The creation of the OGIP presented an opportunity for the OIC to build on its existing open government initiatives while creating new, innovative methods and activities that will benefit both the access community and Canadians.
New disposition authority with Library and Archives Canada
In November 2015, Library and Archives Canada informed the Commissioner it had issued a new disposition authorisation for her office, as well as the offices of the Lobbying, Official Languages, Privacy and Public Sector Integrity commissioners. This disposition authorisation replaced all existing institution-specific and multi-institutional disposition authorisations that were in place at the OIC at that time, with some exceptions.
The new disposition authorisation identifies records of archival value or activities that generate archival records and includes validation requirements.
The Commissioner is in compliance with her obligations under this new disposition authorisation.
Representation on the heads of federal agencies steering committee
In 2015–2016, the Commissioner became the agents of Parliament’s representative on the heads of federal agencies steering committee.
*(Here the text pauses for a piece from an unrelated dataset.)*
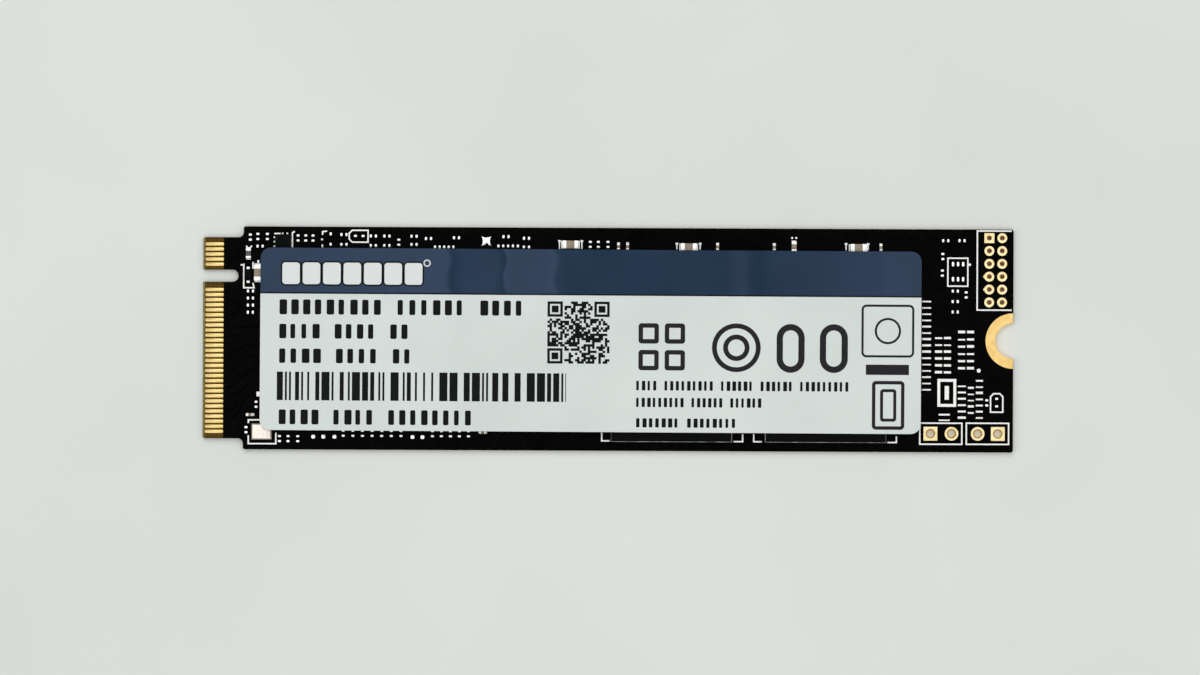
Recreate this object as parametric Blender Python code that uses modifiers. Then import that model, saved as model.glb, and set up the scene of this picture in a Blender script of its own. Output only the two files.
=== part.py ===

The purpose of this committee is to champion small department and agency issues with central agencies and other branches of the federal public service. The steering committee meets on a monthly basis from September to June to exchange ideas and concerns, and develop strategies to advocate for and influence on behalf of small departments and agencies concerning the development and application of government policies, standards and practices.
Access to information and privacy
For information on the Commissioner’s access to information and privacy activities in 2015–2016, consult her annual reports to Parliament on these topics on her website.
Appendix B (page 63) contains the annual report of the Information Commissioner ad hoc, who investigates complaints about the Office of the Information Commissioner’s handling of access requests.